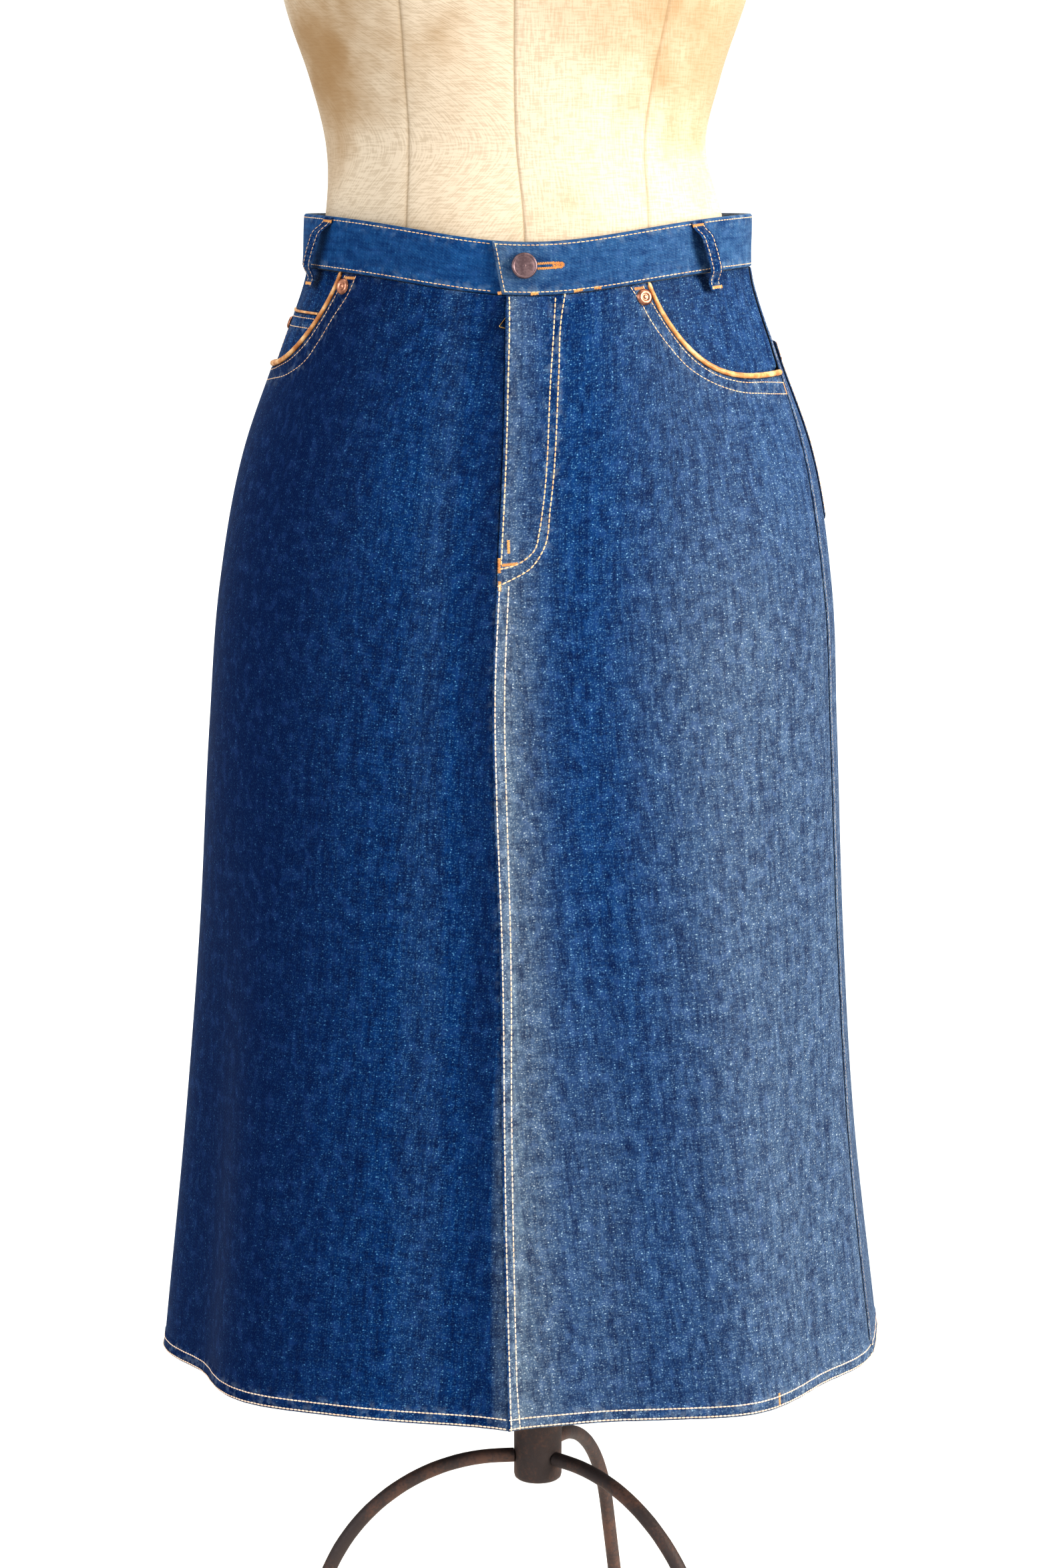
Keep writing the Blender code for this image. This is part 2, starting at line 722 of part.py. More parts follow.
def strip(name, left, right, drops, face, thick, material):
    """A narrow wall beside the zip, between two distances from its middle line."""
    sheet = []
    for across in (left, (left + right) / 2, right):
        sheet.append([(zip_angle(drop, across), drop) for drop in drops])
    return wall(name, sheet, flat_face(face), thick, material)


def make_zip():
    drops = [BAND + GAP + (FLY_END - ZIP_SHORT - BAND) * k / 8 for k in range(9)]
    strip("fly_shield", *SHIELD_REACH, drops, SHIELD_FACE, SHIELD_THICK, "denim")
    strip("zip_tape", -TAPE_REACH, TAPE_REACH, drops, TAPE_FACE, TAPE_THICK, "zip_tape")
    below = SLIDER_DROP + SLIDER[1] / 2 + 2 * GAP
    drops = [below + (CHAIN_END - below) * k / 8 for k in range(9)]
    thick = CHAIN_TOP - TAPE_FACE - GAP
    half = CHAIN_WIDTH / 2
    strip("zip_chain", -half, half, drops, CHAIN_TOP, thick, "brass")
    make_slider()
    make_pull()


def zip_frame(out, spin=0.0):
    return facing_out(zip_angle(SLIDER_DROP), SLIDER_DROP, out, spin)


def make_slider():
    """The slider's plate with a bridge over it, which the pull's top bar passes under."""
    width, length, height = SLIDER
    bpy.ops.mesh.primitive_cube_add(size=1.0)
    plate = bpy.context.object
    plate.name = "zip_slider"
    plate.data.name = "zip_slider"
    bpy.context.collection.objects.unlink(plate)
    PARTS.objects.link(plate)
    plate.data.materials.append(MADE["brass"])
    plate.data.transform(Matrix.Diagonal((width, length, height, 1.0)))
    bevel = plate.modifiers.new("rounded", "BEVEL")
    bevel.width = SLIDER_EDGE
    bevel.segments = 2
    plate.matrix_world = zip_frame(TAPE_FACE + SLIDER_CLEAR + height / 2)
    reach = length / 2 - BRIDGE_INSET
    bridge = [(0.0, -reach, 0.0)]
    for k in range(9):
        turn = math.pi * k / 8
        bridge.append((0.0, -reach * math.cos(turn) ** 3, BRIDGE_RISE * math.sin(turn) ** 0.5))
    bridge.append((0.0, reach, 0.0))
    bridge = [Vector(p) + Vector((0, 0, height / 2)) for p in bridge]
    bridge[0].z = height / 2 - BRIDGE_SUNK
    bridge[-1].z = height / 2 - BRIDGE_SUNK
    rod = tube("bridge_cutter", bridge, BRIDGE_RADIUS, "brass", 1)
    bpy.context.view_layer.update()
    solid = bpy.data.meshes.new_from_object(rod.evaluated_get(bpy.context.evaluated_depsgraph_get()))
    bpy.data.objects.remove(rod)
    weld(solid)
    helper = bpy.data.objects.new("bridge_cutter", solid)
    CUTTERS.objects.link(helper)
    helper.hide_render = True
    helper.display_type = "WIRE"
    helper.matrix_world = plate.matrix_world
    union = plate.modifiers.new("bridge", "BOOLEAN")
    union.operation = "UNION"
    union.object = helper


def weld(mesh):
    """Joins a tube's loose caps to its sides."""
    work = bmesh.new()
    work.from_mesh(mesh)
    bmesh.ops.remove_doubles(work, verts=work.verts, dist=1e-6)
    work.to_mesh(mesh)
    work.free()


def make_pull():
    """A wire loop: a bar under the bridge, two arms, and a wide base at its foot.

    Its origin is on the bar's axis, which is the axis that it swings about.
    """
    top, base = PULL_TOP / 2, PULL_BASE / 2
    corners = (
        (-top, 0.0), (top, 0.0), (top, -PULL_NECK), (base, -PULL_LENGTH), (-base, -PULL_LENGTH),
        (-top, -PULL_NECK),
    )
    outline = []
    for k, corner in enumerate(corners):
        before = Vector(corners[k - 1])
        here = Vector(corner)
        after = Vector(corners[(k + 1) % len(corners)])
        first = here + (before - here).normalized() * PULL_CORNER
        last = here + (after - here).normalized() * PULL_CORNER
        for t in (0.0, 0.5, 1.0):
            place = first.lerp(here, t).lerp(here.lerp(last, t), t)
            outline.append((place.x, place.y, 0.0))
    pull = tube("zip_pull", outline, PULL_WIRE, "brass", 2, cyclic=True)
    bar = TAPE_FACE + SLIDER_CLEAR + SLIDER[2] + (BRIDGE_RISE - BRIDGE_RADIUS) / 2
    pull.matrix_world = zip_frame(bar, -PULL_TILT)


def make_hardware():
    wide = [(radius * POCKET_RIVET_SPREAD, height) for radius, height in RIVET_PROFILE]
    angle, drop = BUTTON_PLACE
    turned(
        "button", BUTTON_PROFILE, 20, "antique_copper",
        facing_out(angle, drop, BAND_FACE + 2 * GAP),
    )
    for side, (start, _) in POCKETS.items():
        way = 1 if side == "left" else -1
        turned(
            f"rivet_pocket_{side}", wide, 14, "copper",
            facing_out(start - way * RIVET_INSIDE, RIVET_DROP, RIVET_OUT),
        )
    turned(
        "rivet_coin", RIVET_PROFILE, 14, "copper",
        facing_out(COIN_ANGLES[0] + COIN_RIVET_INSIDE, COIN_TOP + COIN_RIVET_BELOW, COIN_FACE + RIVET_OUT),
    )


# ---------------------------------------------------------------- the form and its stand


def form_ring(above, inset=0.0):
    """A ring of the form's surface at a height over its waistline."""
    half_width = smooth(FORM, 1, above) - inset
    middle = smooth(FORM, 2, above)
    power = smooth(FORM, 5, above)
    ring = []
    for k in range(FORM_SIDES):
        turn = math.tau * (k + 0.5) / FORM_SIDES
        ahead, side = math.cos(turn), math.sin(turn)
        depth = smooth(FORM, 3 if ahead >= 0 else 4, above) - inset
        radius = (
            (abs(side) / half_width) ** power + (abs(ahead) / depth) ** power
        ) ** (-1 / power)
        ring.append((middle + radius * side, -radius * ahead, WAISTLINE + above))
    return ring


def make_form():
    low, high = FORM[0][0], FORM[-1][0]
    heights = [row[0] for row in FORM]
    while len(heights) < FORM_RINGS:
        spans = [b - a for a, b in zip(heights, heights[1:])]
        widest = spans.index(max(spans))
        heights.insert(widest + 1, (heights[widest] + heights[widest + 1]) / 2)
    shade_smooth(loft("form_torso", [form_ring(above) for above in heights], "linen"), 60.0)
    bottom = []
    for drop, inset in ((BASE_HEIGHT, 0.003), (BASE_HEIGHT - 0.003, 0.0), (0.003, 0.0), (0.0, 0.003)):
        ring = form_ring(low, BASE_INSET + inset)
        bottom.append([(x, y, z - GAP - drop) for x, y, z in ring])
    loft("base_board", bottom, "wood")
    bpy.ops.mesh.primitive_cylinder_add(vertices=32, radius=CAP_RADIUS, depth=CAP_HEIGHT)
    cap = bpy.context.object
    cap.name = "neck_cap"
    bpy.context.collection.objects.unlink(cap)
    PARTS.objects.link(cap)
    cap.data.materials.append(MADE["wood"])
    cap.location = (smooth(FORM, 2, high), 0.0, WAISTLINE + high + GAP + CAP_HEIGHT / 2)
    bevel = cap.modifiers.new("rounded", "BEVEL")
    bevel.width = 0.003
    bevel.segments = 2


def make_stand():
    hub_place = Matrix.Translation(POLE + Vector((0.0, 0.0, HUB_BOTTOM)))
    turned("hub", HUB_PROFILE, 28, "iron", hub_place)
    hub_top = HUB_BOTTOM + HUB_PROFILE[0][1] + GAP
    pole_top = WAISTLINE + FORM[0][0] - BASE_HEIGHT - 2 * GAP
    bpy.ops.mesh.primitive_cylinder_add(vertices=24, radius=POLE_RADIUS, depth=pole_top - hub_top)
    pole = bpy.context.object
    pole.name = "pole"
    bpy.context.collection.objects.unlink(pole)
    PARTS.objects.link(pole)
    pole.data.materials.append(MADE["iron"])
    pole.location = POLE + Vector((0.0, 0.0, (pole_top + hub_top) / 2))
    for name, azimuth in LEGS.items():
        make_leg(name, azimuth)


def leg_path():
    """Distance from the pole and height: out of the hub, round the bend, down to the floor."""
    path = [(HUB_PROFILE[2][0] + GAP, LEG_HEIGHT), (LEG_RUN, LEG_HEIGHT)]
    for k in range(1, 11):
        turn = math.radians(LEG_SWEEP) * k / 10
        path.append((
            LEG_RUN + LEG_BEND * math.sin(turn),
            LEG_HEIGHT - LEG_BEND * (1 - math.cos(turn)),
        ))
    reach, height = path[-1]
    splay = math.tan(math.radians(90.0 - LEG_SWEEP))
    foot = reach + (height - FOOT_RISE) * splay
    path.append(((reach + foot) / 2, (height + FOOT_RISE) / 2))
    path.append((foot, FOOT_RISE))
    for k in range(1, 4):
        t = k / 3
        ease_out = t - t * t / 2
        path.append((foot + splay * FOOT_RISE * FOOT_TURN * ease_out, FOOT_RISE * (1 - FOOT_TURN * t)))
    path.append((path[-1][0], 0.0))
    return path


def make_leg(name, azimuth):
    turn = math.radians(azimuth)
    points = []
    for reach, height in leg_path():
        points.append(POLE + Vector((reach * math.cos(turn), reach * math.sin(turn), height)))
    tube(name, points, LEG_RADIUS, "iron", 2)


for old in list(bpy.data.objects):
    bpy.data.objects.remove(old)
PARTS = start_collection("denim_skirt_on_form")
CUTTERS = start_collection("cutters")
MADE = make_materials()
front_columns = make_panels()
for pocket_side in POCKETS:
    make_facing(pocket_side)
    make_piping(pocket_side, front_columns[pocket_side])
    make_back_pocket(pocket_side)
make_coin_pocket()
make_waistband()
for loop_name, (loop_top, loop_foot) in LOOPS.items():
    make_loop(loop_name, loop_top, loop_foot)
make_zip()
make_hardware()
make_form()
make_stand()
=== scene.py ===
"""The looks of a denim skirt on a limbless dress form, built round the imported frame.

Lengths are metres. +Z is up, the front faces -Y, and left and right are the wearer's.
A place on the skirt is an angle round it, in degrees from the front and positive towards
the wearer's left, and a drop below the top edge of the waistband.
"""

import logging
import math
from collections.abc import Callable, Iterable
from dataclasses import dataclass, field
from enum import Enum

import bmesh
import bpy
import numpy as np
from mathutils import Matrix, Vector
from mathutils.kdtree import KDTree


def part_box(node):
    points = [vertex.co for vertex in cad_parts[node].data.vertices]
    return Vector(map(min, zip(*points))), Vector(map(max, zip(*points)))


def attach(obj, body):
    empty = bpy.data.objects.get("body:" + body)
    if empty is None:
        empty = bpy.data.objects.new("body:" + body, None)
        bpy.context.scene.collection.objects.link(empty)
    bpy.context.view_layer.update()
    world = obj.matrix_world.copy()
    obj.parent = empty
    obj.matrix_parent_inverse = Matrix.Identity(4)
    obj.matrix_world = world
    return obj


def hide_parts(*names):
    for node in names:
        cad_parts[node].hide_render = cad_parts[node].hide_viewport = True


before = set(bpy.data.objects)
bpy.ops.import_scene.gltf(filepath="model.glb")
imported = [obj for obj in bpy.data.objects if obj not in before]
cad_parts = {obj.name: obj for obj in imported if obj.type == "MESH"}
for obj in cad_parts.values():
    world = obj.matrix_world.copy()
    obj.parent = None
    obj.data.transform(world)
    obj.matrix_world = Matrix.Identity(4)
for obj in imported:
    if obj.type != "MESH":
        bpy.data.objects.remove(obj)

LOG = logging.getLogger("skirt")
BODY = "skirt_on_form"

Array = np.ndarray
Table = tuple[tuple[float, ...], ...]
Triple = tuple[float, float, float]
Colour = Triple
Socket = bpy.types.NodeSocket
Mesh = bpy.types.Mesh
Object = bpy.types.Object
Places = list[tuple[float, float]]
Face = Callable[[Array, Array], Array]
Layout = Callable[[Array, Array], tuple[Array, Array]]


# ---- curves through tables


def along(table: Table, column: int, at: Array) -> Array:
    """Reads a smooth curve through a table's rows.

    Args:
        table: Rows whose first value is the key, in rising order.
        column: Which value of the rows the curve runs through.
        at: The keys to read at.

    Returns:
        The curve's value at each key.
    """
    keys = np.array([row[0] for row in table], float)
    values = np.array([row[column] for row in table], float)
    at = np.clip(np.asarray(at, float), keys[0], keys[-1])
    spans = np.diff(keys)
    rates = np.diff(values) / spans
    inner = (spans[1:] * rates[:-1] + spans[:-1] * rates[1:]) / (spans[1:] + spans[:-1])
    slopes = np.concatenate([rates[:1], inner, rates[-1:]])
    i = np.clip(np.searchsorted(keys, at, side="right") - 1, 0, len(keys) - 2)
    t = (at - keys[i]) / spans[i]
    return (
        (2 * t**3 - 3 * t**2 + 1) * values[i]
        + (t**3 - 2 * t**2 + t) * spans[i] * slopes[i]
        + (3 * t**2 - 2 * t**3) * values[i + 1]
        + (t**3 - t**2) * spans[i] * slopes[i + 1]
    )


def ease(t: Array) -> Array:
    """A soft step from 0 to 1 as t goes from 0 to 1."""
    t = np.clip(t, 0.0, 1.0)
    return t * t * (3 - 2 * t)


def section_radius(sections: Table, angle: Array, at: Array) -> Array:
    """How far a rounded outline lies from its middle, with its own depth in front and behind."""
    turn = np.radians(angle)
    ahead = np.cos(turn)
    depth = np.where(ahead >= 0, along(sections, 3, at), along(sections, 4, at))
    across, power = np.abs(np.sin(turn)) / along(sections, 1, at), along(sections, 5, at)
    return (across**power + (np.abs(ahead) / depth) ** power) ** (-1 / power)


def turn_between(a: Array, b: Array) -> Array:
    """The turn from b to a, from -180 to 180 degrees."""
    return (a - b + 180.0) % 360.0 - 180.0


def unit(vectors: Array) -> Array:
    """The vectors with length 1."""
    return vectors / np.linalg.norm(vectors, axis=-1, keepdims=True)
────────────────
§ **Problem description**: Exactly and only the lines from the line with "make_coin_pocket()" to the line with "from enum import Enum", both included, are to be printed.

§ **Answer to the exercise**:
make_coin_pocket()
make_waistband()
for loop_name, (loop_top, loop_foot) in LOOPS.items():
    make_loop(loop_name, loop_top, loop_foot)
make_zip()
make_hardware()
make_form()
make_stand()
=== scene.py ===
"""The looks of a denim skirt on a limbless dress form, built round the imported frame.

Lengths are metres. +Z is up, the front faces -Y, and left and right are the wearer's.
A place on the skirt is an angle round it, in degrees from the front and positive towards
the wearer's left, and a drop below the top edge of the waistband.
"""

import logging
import math
from collections.abc import Callable, Iterable
from dataclasses import dataclass, field
from enum import Enum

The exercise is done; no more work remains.